Exercise objective. Reproduce each line of the listing exactly.
** START OF Collected material **
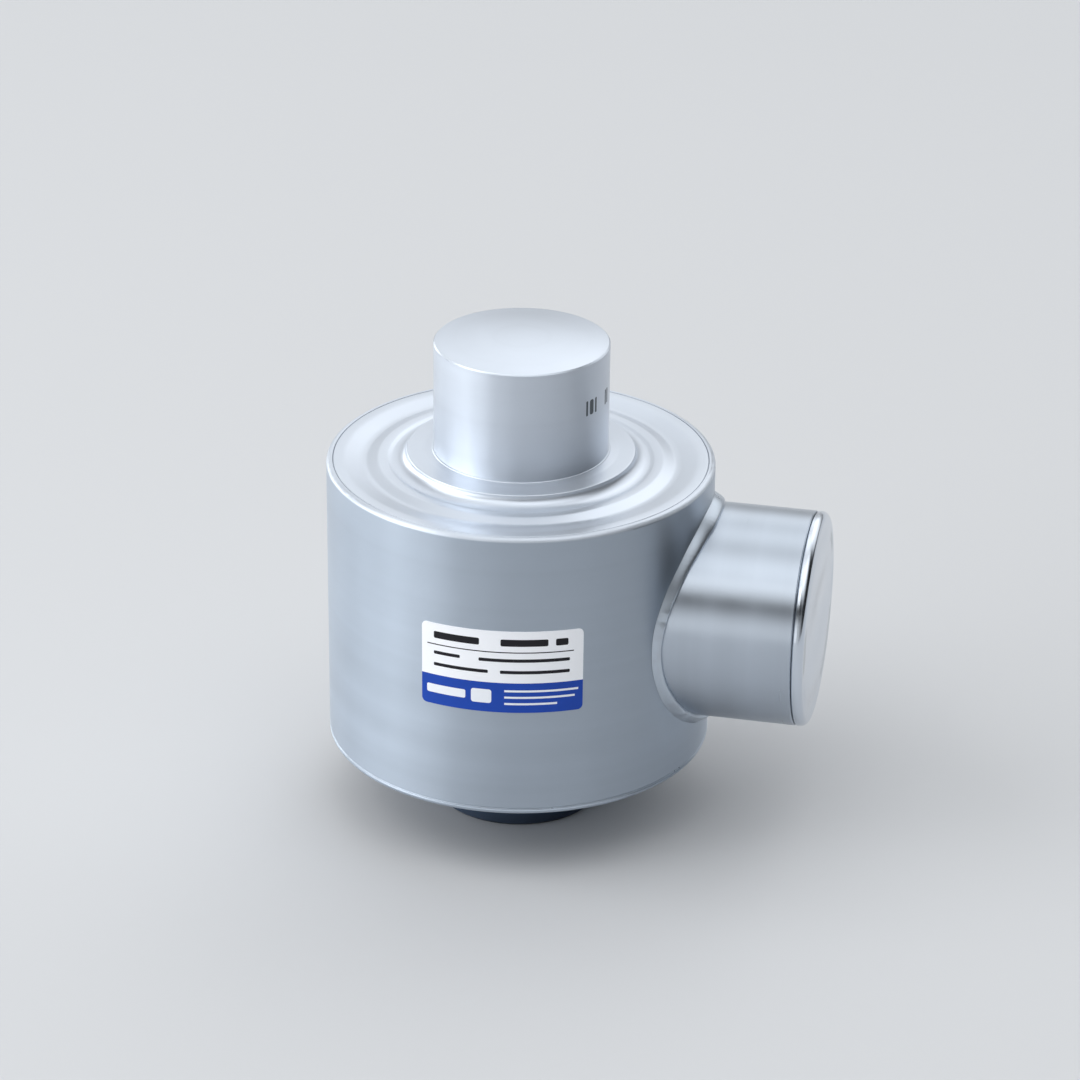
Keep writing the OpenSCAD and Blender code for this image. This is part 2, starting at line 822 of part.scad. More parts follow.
// A hexagonal prism along the gland's axis, between two distances, with chamfered corners at its far end
module gland_hexagon(near, far) {
    chamfer = gland_hex_r - gland_hex / 2;
    intersection() {
        translate([0, 0, near]) cylinder(r = gland_hex_r, h = far - near, $fn = 6);
        rotate_extrude()
            polygon([
                [0, near], [gland_hex_r, near], [gland_hex_r, far - chamfer / 2], [gland_hex / 2, far], [0, far]
            ]);
    }
}

// The gland body: thread in the housing's pad, hexagon, and neck with a pocket for the grommet
module gland_body() {
    color(steel)
        along_gland()
            difference() {
                union() {
                    translate([0, 0, pad_y - gland_thread_len])
                        cylinder(r = gland_hole_r - fit, h = gland_thread_len + gland_washer_t);
                    gland_hexagon(gland_hex_y, gland_neck_y);
                    translate([0, 0, gland_neck_y]) cylinder(r = gland_neck_r, h = gland_neck_len);
                }
                translate([0, 0, pad_y - gland_thread_len - over]) cylinder(r = cable_way_r, h = gland_end_y);
                translate([0, 0, grommet_y]) cylinder(r = grommet_r + fit, h = grommet_len + over);
            }
}

// The rubber grommet that seals round the cable
module gland_grommet() {
    color(rubber)
        along_gland() ring(grommet_bore_r, grommet_r, grommet_y, gland_neck_end_y);
}

// The nut that closes the gland
module gland_nut() {
    near = gland_neck_y + gland_nut_gap;
    color(steel)
        along_gland()
            difference() {
                gland_hexagon(near, gland_end_y);
                translate([0, 0, near - over])
                    cylinder(r = gland_neck_r + fit, h = gland_neck_end_y - near + over);
                translate([0, 0, near]) cylinder(r = cable_way_r, h = gland_end_y);
            }
}

column();
foot();
casing();
top_cover();
base_plate();
side_housing();
end_cap();
housing_weld();
label();
gauge_right();
gauge_rear();
gauge_left();
gauge_front();
gauge_terminals();
gauge_leads();
bridge_board();
board_spacers();
board_screws();
trim_resistors();
bridge_leads();
feedthrough_shell();
feedthrough_glass();
feedthrough_pins();
terminal_board();
cable_terminals();
gland_washer();
gland_body();
gland_grommet();
gland_nut();
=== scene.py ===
"""Dresses the compression load cell and sets up its studio.

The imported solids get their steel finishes. The corrugated cover's soft forms, the weld seams, the printed
label and the etched marks are added to them.
"""

import logging
import math
from dataclasses import dataclass
from enum import Enum

import bpy
from mathutils import Matrix, Vector


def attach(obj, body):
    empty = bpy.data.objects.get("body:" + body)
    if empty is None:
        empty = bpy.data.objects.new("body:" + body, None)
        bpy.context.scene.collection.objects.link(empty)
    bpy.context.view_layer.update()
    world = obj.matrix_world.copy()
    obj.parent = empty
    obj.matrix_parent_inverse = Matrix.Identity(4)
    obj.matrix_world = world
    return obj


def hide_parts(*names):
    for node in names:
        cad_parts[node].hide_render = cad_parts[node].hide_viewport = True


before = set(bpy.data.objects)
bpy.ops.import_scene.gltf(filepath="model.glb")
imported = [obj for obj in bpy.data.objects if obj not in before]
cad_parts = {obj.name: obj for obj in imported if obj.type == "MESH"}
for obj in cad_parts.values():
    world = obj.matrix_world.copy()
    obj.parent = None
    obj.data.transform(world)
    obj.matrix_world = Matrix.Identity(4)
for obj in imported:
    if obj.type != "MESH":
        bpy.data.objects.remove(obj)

Colour = tuple[float, float, float]
Point = tuple[float, float]
Socket = bpy.types.NodeSocket
Material = bpy.types.Material
Piece = bpy.types.Object

MM = 0.001
FULL_TURN = 2 * math.pi
ROUND_STEPS = 192
EDGE_STEPS = 6
NOISE_SPAN = (0.3, 0.7)
NOISE_MIDDLE = 0.5
MERGE_GAP = 0.002
TURNED_ANGLE = 32.0
LOG = logging.getLogger("load_cell")


class Axis(Enum):
    """The line that a turned piece was turned about."""

    COLUMN = ((0.0, 0.0, 1.0), (0.0, 0.0, 0.0))
    HOUSING = ((1.0, 0.0, 0.0), (0.0, 0.0, 52.2))
    GLAND = ((0.0, 1.0, 0.0), (57.9, 0.0, 52.2))

    @property
    def direction(self) -> Vector:
        """The unit vector along the axis."""
        return Vector(self.value[0])

    @property
    def centre(self) -> Vector:
        """A point on the axis, in metres."""
        return Vector(self.value[1]) * MM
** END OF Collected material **
Answer for the task.
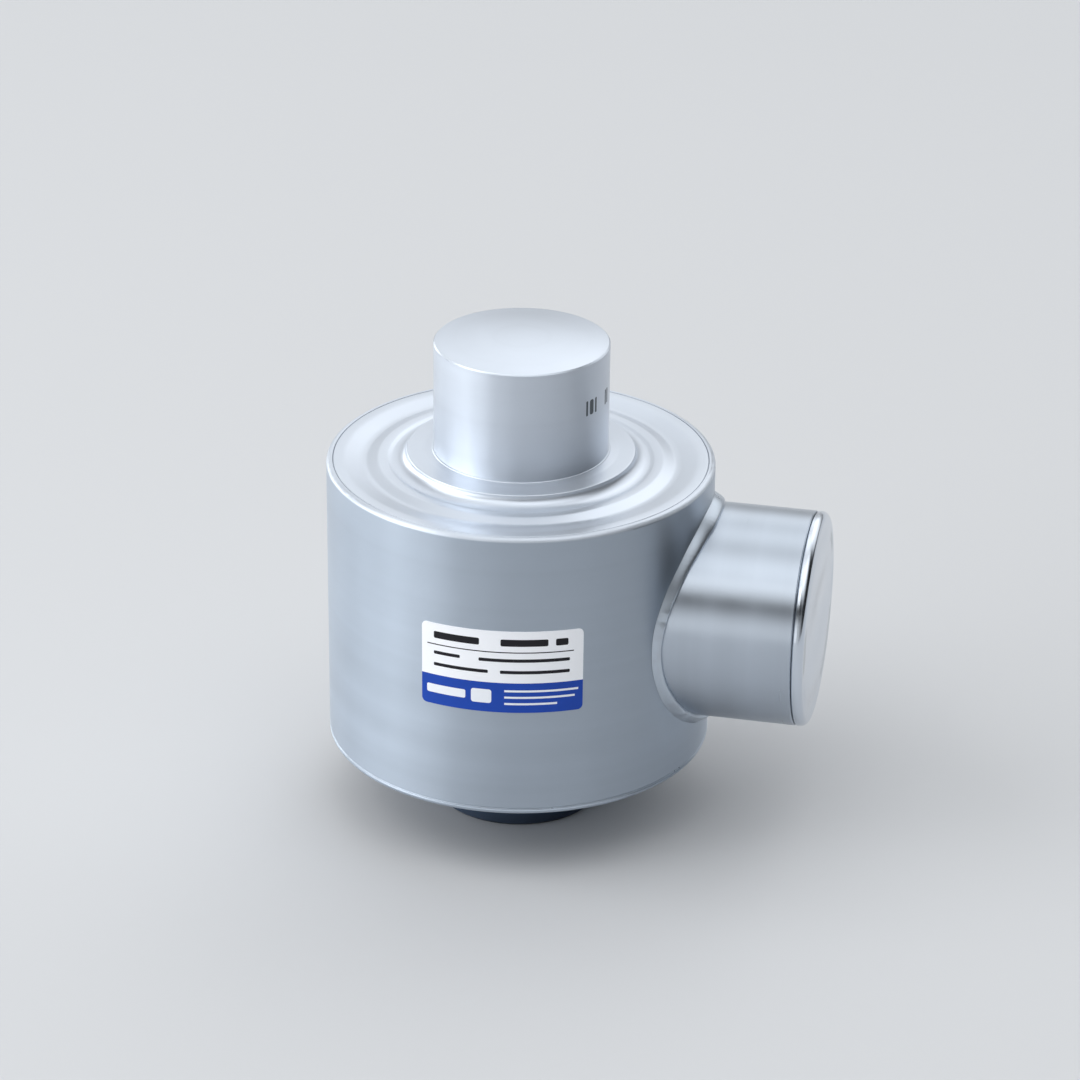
Keep writing the OpenSCAD and Blender code for this image. This is part 2, starting at line 822 of part.scad. More parts follow.
// A hexagonal prism along the gland's axis, between two distances, with chamfered corners at its far end
module gland_hexagon(near, far) {
    chamfer = gland_hex_r - gland_hex / 2;
    intersection() {
        translate([0, 0, near]) cylinder(r = gland_hex_r, h = far - near, $fn = 6);
        rotate_extrude()
            polygon([
                [0, near], [gland_hex_r, near], [gland_hex_r, far - chamfer / 2], [gland_hex / 2, far], [0, far]
            ]);
    }
}

// The gland body: thread in the housing's pad, hexagon, and neck with a pocket for the grommet
module gland_body() {
    color(steel)
        along_gland()
            difference() {
                union() {
                    translate([0, 0, pad_y - gland_thread_len])
                        cylinder(r = gland_hole_r - fit, h = gland_thread_len + gland_washer_t);
                    gland_hexagon(gland_hex_y, gland_neck_y);
                    translate([0, 0, gland_neck_y]) cylinder(r = gland_neck_r, h = gland_neck_len);
                }
                translate([0, 0, pad_y - gland_thread_len - over]) cylinder(r = cable_way_r, h = gland_end_y);
                translate([0, 0, grommet_y]) cylinder(r = grommet_r + fit, h = grommet_len + over);
            }
}

// The rubber grommet that seals round the cable
module gland_grommet() {
    color(rubber)
        along_gland() ring(grommet_bore_r, grommet_r, grommet_y, gland_neck_end_y);
}

// The nut that closes the gland
module gland_nut() {
    near = gland_neck_y + gland_nut_gap;
    color(steel)
        along_gland()
            difference() {
                gland_hexagon(near, gland_end_y);
                translate([0, 0, near - over])
                    cylinder(r = gland_neck_r + fit, h = gland_neck_end_y - near + over);
                translate([0, 0, near]) cylinder(r = cable_way_r, h = gland_end_y);
            }
}

column();
foot();
casing();
top_cover();
base_plate();
side_housing();
end_cap();
housing_weld();
label();
gauge_right();
gauge_rear();
gauge_left();
gauge_front();
gauge_terminals();
gauge_leads();
bridge_board();
board_spacers();
board_screws();
trim_resistors();
bridge_leads();
feedthrough_shell();
feedthrough_glass();
feedthrough_pins();
terminal_board();
cable_terminals();
gland_washer();
gland_body();
gland_grommet();
gland_nut();
=== scene.py ===
"""Dresses the compression load cell and sets up its studio.

The imported solids get their steel finishes. The corrugated cover's soft forms, the weld seams, the printed
label and the etched marks are added to them.
"""

import logging
import math
from dataclasses import dataclass
from enum import Enum

import bpy
from mathutils import Matrix, Vector


def attach(obj, body):
    empty = bpy.data.objects.get("body:" + body)
    if empty is None:
        empty = bpy.data.objects.new("body:" + body, None)
        bpy.context.scene.collection.objects.link(empty)
    bpy.context.view_layer.update()
    world = obj.matrix_world.copy()
    obj.parent = empty
    obj.matrix_parent_inverse = Matrix.Identity(4)
    obj.matrix_world = world
    return obj


def hide_parts(*names):
    for node in names:
        cad_parts[node].hide_render = cad_parts[node].hide_viewport = True


before = set(bpy.data.objects)
bpy.ops.import_scene.gltf(filepath="model.glb")
imported = [obj for obj in bpy.data.objects if obj not in before]
cad_parts = {obj.name: obj for obj in imported if obj.type == "MESH"}
for obj in cad_parts.values():
    world = obj.matrix_world.copy()
    obj.parent = None
    obj.data.transform(world)
    obj.matrix_world = Matrix.Identity(4)
for obj in imported:
    if obj.type != "MESH":
        bpy.data.objects.remove(obj)

Colour = tuple[float, float, float]
Point = tuple[float, float]
Socket = bpy.types.NodeSocket
Material = bpy.types.Material
Piece = bpy.types.Object

MM = 0.001
FULL_TURN = 2 * math.pi
ROUND_STEPS = 192
EDGE_STEPS = 6
NOISE_SPAN = (0.3, 0.7)
NOISE_MIDDLE = 0.5
MERGE_GAP = 0.002
TURNED_ANGLE = 32.0
LOG = logging.getLogger("load_cell")


class Axis(Enum):
    """The line that a turned piece was turned about."""

    COLUMN = ((0.0, 0.0, 1.0), (0.0, 0.0, 0.0))
    HOUSING = ((1.0, 0.0, 0.0), (0.0, 0.0, 52.2))
    GLAND = ((0.0, 1.0, 0.0), (57.9, 0.0, 52.2))

    @property
    def direction(self) -> Vector:
        """The unit vector along the axis."""
        return Vector(self.value[0])

    @property
    def centre(self) -> Vector:
        """A point on the axis, in metres."""
        return Vector(self.value[1]) * MM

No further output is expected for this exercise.